Fremantle has been drinking coffee seriously for longer than most Australian cities have been drinking it at all. Walk the Cappuccino Strip on a Saturday morning and you are walking through an argument that has been running for decades — small cups, strong opinions, an immigrant history that arrived with the machines and never let go of them, and an unshakeable local belief that the person who made your coffee should know your name by the second visit.
So a new café would have to be pretty brave, or pretty foolish, to turn up here and announce that it was going to show Freo how coffee is done. We are neither. We're a Kaltoran street-food place that also makes a good coffee. That's the whole of it.
What we actually promise about the coffee
Less than you might expect, and all of it dull. The full Australian espresso menu — flat white, long black, latte, cappuccino, piccolo, magic, batch brew, cold brew — made properly and without a performance. The right dose and grind, checked again when the weather changes, because it does. Milk steamed to the temperature of the drink rather than the temperature of the machine. Water into the cup before the espresso in a long black, so the crema survives the trip. Oat milk treated as a milk and not as a penalty.

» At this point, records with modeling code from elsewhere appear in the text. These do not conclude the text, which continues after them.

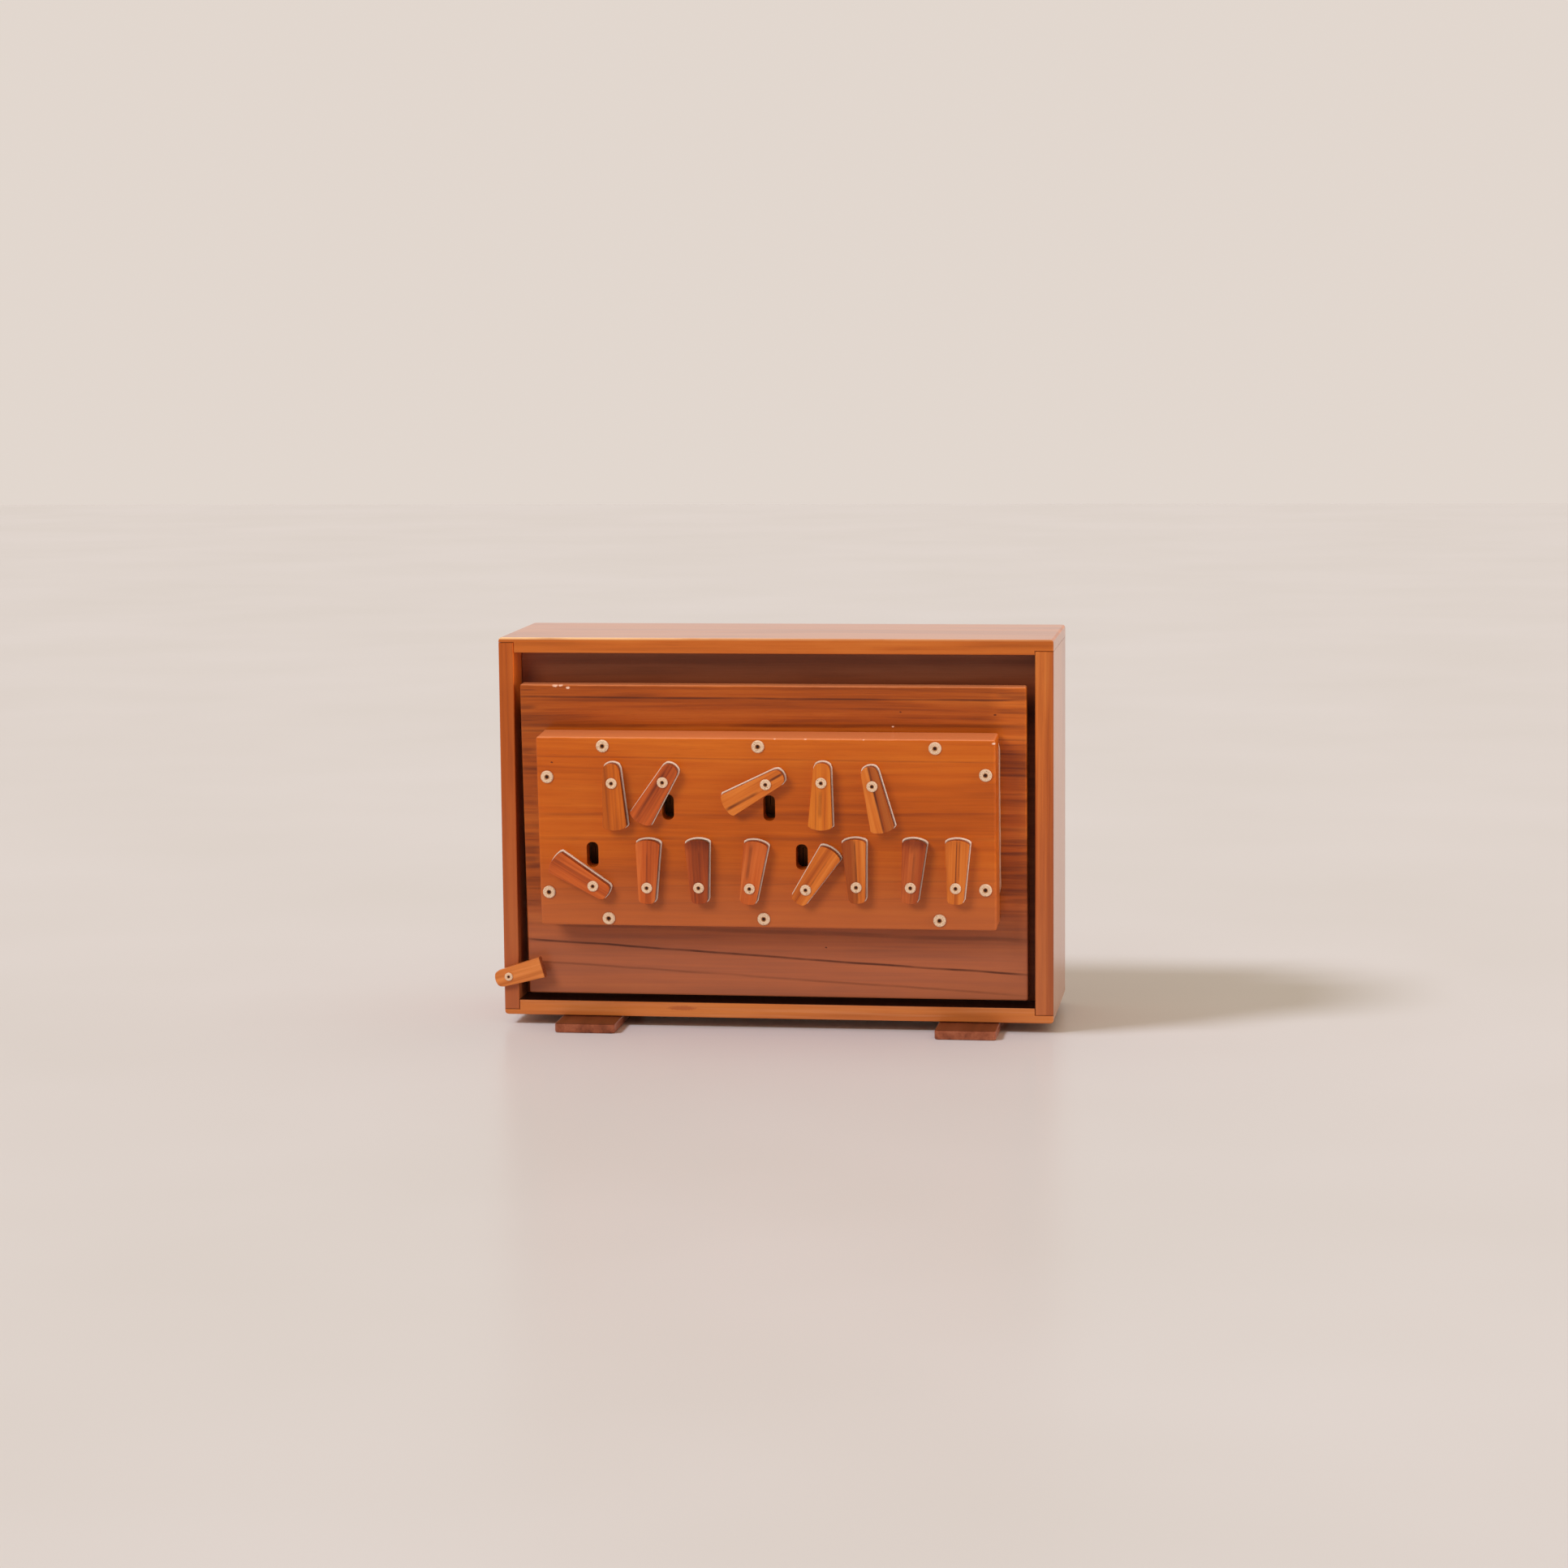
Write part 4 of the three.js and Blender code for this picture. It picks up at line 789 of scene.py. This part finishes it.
def build_wire(name, node, route, radius, sides):
    """A bent wire as a tube along a list of points, with closed ends."""
    vertices = []
    normal = X_AXIS
    for index, point in enumerate(route):
        before = route[max(index - 1, 0)]
        after = route[min(index + 1, len(route) - 1)]
        course = (after - before).normalized()
        normal = (normal - course * normal.dot(course)).normalized()
        other = course.cross(normal)
        for side in range(sides):
            angle = 2 * math.pi * side / sides
            vertices.append(point + normal * radius * math.cos(angle) + other * radius * math.sin(angle))
    faces = bands(len(route), sides)
    faces.append(list(range(sides))[::-1])
    faces.append(list(range((len(route) - 1) * sides, len(route) * sides)))
    piece = new_piece(name, vertices, faces, steel, None)
    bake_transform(piece)
    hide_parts(node)


# The boards

panel_low, panel_high = reach("reservoir_board", BOARD_UP)
panel_left, panel_right = reach("reservoir_board", X_AXIS)
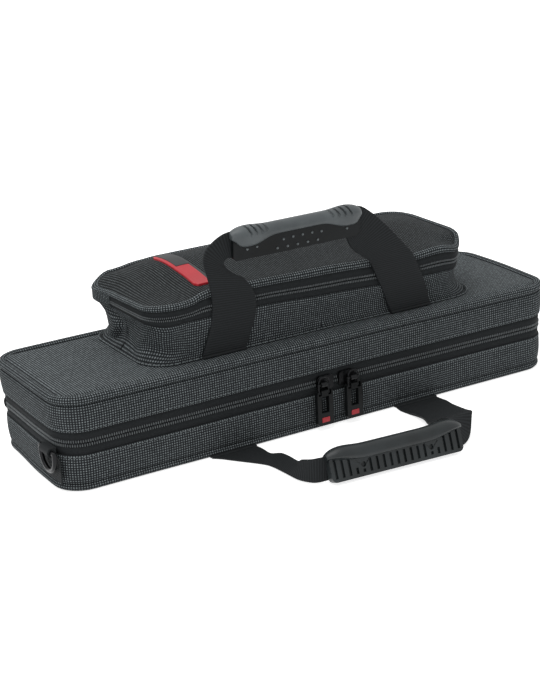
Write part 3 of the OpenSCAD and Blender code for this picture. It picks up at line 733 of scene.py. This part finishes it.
# the lining: a foam wall with its pile, whose rim shows inside the zip, and soft edges on insert and pad
lining = {"wall": 8.2 * mm, "softened": 3, "voxel": 1.6 * mm, "rimLow": 12 * mm, "rimGap": 0.6 * mm}


# a copy of a packed soft solid with its edges rounded over, as pile and foam are
def softCopy(name, node, body):
    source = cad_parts[node]
    bm = bmesh.new()
    bm.from_mesh(source.data)
    bmesh.ops.remove_doubles(bm, verts=bm.verts, dist=0.001 * mm)
    piece = makePiece(bm, name, liningPlush, recalc=False)
    addModifier(piece, "REMESH", mode="VOXEL", voxel_size=lining["voxel"], use_smooth_shade=True)
    addModifier(piece, "SMOOTH", factor=0.6, iterations=lining["softened"])
    freeze(piece)
    mesh = piece.data
    mesh.materials.clear()
    mesh.materials.append(liningPlush)
    mesh.polygons.foreach_set("use_smooth", [True] * len(mesh.polygons))
    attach(piece, body)
    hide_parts(node)


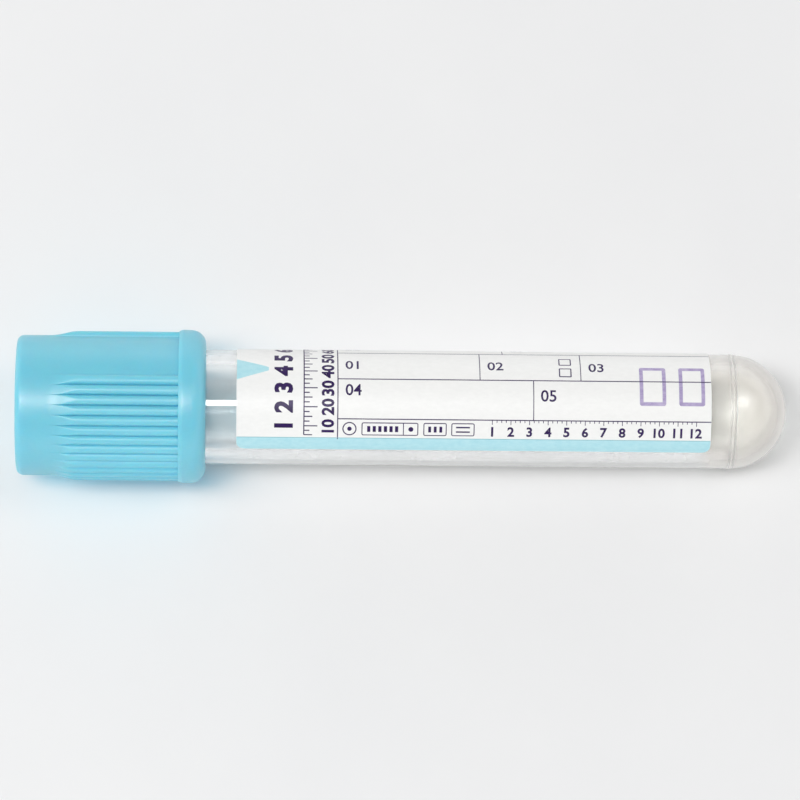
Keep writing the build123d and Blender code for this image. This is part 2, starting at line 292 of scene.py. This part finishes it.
def liner_profile():
    p = [(0.0, DOME_S + LINER_R)]
    p += arc(0, DOME_S, LINER_R, 88.5, 0, 44)
    p += [(LINER_R, s) for s in (DOME_S - 0.05, DOME_S - 0.2, 72.0, 60.0, 48.0, 36.0, 30.0, 28.6, 28.4)]
    # faint mould witness ring
    p += [(LINER_R, 28.34), (LINER_R - 0.007, 28.26), (LINER_R - 0.007, 28.18), (LINER_R, 28.1)]
    p += [(LINER_R, s) for s in (28.04, 27.9, 27.0, 22.0, 14.0)]
    p += arc(LINER_R - 0.1, LINER_RIM_S + 0.1, 0.1, 0, -90, 4)
    p += [(LINER_BORE_R + 0.15, LINER_RIM_S), (LINER_BORE_R + 0.05, LINER_RIM_S + 0.06), (LINER_BORE_R, LINER_RIM_S + 0.2)]
    p += [(bore(s), s) for s in (14.0, 19.0, LINER_DRAFT_S, 30.0, 40.0, 50.0, 60.0, 70.0)]
    p += arc(0, DOME_S, LINER_FOOT_R, 0, 88.5, 40)
    p += [(0.0, DOME_S + LINER_FOOT_R)]
    return p


v, f = turned(liner_profile(), even(256), closed=False)
liner = finish_mesh("inner_tube_wall", v, f, sharp=30, replaces=["inner_tube"])


# =====================================================================================================
# additive: a shallow pool with a level surface, wetting the liner
# =====================================================================================================
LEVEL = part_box("additive")[1].z
OVERLAP = 0.03  # runs a little into the wall, so that no air shows between them


def level_u(s):
    return (LEVEL - ORIGIN.z - s * MM * AX.z) / UP.z / MM


def pool():
    def wall(s):
        r = bore(s) if s <= DOME_S else math.sqrt(max(LINER_FOOT_R**2 - (s - DOME_S) ** 2, 0.0))
        return r + OVERLAP

    s0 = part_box("additive")[0]
    lo, hi = 20.2, 40.0
    for _ in range(60):
        mid = (lo + hi) / 2
        if wall(mid) + level_u(mid) < 0:
            lo = mid
        else:
            hi = mid
    start = hi + 1e-4 if wall(20.2) + level_u(20.2) < 0 else 20.2
    lo, hi = DOME_S, DOME_S + LINER_FOOT_R
    for _ in range(60):
        mid = (lo + hi) / 2
        if wall(mid) + level_u(mid) > 0:
            lo = mid
        else:
            hi = mid
    end = lo - 1e-4
    ss = [start + (DOME_S - start) * (i / 70.0) ** 1.6 for i in range(71)]
    ss += [end - (end - DOME_S) * (1 - i / 36.0) ** 2.0 for i in range(1, 37)]
    verts, rings = [], []
    na, nc = 44, 14
    for s in ss:
        r, u = wall(s), level_u(s)
        half = math.degrees(math.acos(max(-1.0, min(1.0, -u / r))))
        ring = []
        for i in range(na + 1):
            a = -90.0 - half + 2 * half * i / na
            ring.append(len(verts))
            verts.append(place(r, a, s))
        x = r * math.sin(math.radians(half))
        for i in range(1, nc):
            f0 = x - 2 * x * i / nc
            ring.append(len(verts))
            verts.append(ORIGIN + AX * (s * MM) + FR * (f0 * MM) + UP * (u * MM))
        rings.append(ring)
    faces = []
    for a, b in zip(rings, rings[1:]):
        n = len(a)
        for j in range(n):
            k = (j + 1) % n
            faces.append([a[j], a[k], b[k], b[j]])
    faces.append(list(reversed(rings[0])))
    faces.append(rings[-1])
    return verts, faces


v, f = pool()
additive = finish_mesh("additive_pool", v, f, sharp=40, replaces=["additive"], merge=2e-6)


# =====================================================================================================
# label: a thin wrapped sheet with rounded corners
# =====================================================================================================
def label_mesh():
    arc_mm = math.radians(1.0) * LABEL_R
    total = LABEL_WRAP * arc_mm
    near = [LABEL_CORNER * (1 - math.cos(math.radians(90 * i / 10))) for i in range(11)]
    rest = steps(LABEL_CORNER, total - LABEL_CORNER, 290)[1:-1]
    places = near + rest + [total - x for x in reversed(near)]
    cols = []
    for x in places:
        d = min(x, total - x)
        inset = LABEL_CORNER - math.sqrt(max(LABEL_CORNER**2 - (LABEL_CORNER - d) ** 2, 0)) if d < LABEL_CORNER else 0.0
        cols.append((LABEL_EDGE + x / arc_mm, LABEL_S0 + inset, LABEL_S1 - inset))
    rows = 26
    verts, faces = [], []
    for r in (LABEL_R, OUTER_R + 0.004):
        for deg, a, b in cols:
            for i in range(rows + 1):
                verts.append(place(r, deg, a + (b - a) * i / rows))
    n, m = len(cols), rows + 1
    back = n * m
    for i in range(n - 1):
        for j in range(rows):
            q = [i * m + j, i * m + j + 1, (i + 1) * m + j + 1, (i + 1) * m + j]
            faces.append(q)
            faces.append([x + back for x in reversed(q)])
        for j, flip in ((0, False), (rows, True)):
            q = [i * m + j, (i + 1) * m + j, (i + 1) * m + j + back, i * m + j + back]
            faces.append(q if flip else q[::-1])
    for i, flip in ((0, False), (n - 1, True)):
        for j in range(rows):
            q = [i * m + j, i * m + j + 1, i * m + j + 1 + back, i * m + j + back]
            faces.append(q if flip else q[::-1])
    return verts, faces


v, f = label_mesh()
label = finish_mesh("wrap_label", v, f, sharp=40, replaces=["label"])


# =====================================================================================================
# print: thin ink shapes on the label.  Drawn flat in (s, arc) millimetres and wrapped round the label
# =====================================================================================================
ARC = math.radians(1.0) * LABEL_R  # millimetres of arc for each degree
DRAW0, DRAW1 = 23.8, 74.9  # ends of the sheet that the print is drawn on, which is fitted to the label


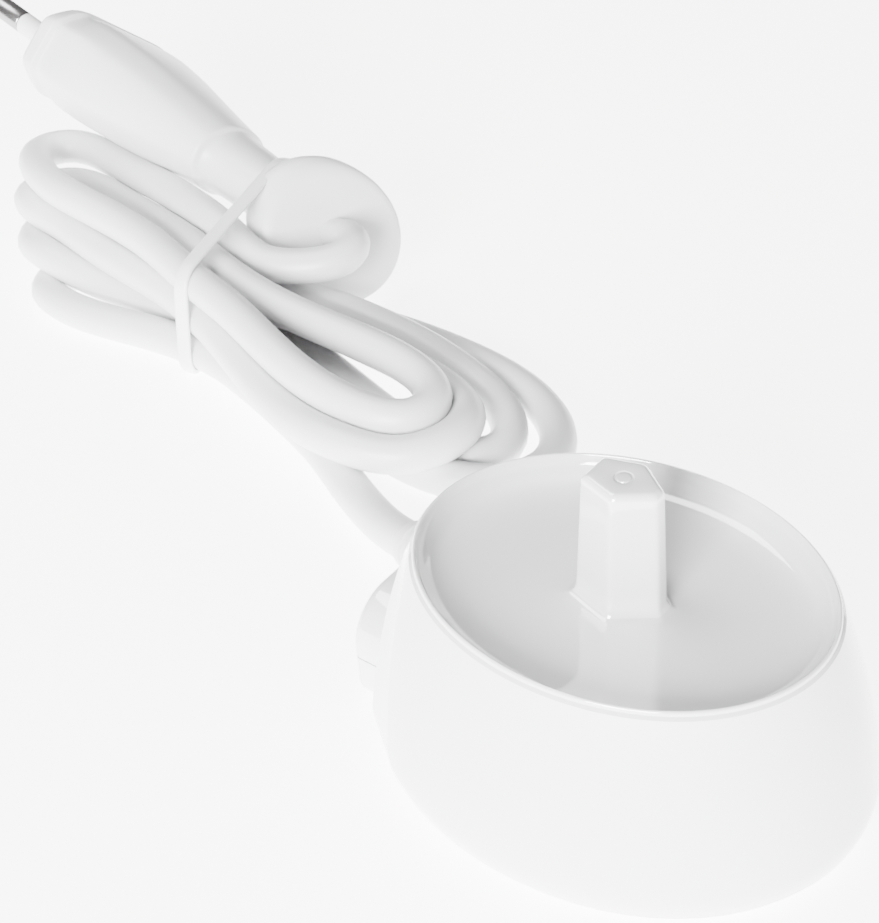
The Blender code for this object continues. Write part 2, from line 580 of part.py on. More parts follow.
def main():
    """Build every piece."""
    clear_scene()
    white = finish("white_gloss", (0.84, 0.84, 0.84), 0.22)
    plate_white = finish("white_satin", (0.78, 0.78, 0.79), 0.4)
    cord_white = finish("cord_white", (0.80, 0.80, 0.80), 0.45)
    tie_white = finish("tie_white", (0.82, 0.82, 0.83), 0.4)
    rubber = finish("grey_rubber", (0.55, 0.55, 0.56), 0.8)
    steel = finish("nickel", (0.42, 0.42, 0.44), 0.3, 1.0)
    black = finish("black_plastic", (0.03, 0.03, 0.035), 0.45)
    ferrite = finish("ferrite", (0.05, 0.05, 0.055), 0.7)
    copper = finish("copper", (0.72, 0.33, 0.16), 0.35, 1.0)
    fibre = finish("board_green", (0.04, 0.22, 0.09), 0.5)
    aluminium = finish("aluminium", (0.70, 0.71, 0.73), 0.35, 1.0)
    yellow = finish("yellow_film", (0.75, 0.58, 0.12), 0.5)
    ceramic = finish("ceramic", (0.45, 0.60, 0.66), 0.5)
    brown = finish("brown_pvc", (0.20, 0.08, 0.03), 0.5)
    blue = finish("blue_pvc", (0.04, 0.12, 0.48), 0.5)
    housing_shell(white)
    base_plate(plate_white)
    feet(rubber)
    base_seal(rubber)
    outlet_half("outlet_hood", OUTLET_SEAM + GAP / 2, OUTLET_TOP, white)
    outlet_half("outlet_tray", OUTLET_BOTTOM, OUTLET_SEAM - GAP / 2, plate_white)
    strain_relief(cord_white)
    lead_and_hank(cord_white)
    cable_tie(tie_white)
    plug_body(white)
    plug_pins(steel, cord_white)
    coil(ferrite, black, copper)
    board(fibre)
    components(yellow, aluminium, black, ceramic, copper, steel)
    wiring(brown, blue, black, steel)


main()
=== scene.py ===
"""Visual model of an inductive toothbrush charging base, its tied mains lead and its flat two-pin plug.

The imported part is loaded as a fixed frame. The visible pieces are rebuilt finely in its place and every
piece and node is given a procedural finish. Sizes in the classes are millimetres.
"""
import json
import logging
import math
from dataclasses import dataclass, field
from enum import Enum
from typing import Iterable, Sequence

import bmesh
import bpy
import numpy as np
from mathutils import Matrix, Vector


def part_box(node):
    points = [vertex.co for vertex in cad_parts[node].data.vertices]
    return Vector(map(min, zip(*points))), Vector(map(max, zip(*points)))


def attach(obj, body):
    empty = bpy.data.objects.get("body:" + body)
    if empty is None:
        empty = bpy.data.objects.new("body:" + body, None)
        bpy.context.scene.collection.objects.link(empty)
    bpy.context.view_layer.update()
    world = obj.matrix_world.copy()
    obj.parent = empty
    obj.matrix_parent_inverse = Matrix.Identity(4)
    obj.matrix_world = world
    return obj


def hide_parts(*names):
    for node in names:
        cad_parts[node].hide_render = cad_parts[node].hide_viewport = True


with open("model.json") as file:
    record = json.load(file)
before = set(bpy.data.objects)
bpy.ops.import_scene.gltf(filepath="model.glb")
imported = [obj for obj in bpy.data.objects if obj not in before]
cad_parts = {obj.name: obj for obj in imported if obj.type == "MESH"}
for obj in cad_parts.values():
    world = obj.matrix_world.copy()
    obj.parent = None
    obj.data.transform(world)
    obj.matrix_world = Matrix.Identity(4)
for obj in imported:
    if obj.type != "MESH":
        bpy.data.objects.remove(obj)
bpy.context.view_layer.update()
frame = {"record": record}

LOG = logging.getLogger("charger")
MM = 0.001
Ring = list[Vector]


# ------------------------------------------------------------------------------------ finishes --
class Grain(Enum):
    """Surface character that a finish adds to its colour."""

    MOULDED = "moulded"
    JACKET = "jacket"
    BRUSHED = "brushed"
    WOUND = "wound"
    TRACES = "traces"
    CAST = "cast"


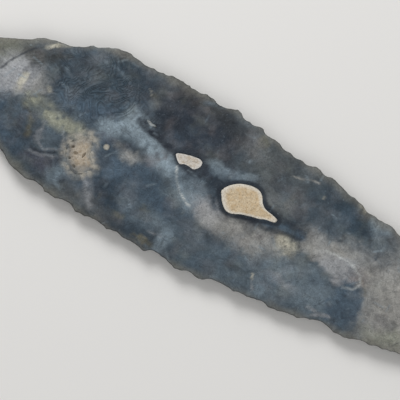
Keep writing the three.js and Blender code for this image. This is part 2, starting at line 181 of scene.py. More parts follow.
# Each row: distance between scars, sizes, length and its cap as a share of the half width, depth,
# how shallow the struck end is, lean and its scatter in radians, bend, share that ends in a step,
# reach as a share of the half length, and first number of the scatter
TOP_FIRST = dict(
    pitch=21, sizes=(0.8, 1.2), length=38, span=1.6, depth=0.55, heel=0.9,
    lean=0.3, lean_scatter=0.35, bend=0.3, steps=0, reach=0.8, seed=101)
TOP_THINNING = dict(
    pitch=9, sizes=(0.6, 1.5), length=24, span=1.15, depth=0.75, heel=0.85,
    lean=0.38, lean_scatter=0.22, bend=0.4, steps=0.2, reach=0.96, seed=11)
TOP_RETOUCH = dict(
    pitch=3.4, sizes=(0.6, 1.6), length=5.2, span=0.45, depth=0.32, heel=0,
    lean=0.15, lean_scatter=0.35, bend=0.2, steps=0.15, reach=0.985, seed=6011)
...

None of that is clever. It is just the set of small decisions that a busy café makes in a hurry, or does not make at all. We would rather make them. That's not a boast — in this town it's closer to the price of entry.
Where we might actually be useful
Not by out-pouring anyone. By being open. We start at 7am for the people who are already late, six days a week. And on Friday and Saturday we stay open until midnight — which is the genuinely unusual thing, and the reason we bothered writing any of this down.
Not a bar with a coffee machine in the corner: a café — a warm room, a chessboard on the counter, a plate of something and a good coffee — at eleven o'clock at night, ten seconds from Clancy's Fish Pub, around the back of the DADAA Building on Adelaide Street. Somewhere to sit that isn't loud after dinner. You don't have to be drinking to be out late in this town, and somebody should have said so years ago.
That's the offer. Good coffee, kept simple, in a room that stays open when the rest of the street has stacked its chairs. Kaldo's is not open yet — but when it is, that's what will be waiting. Salu!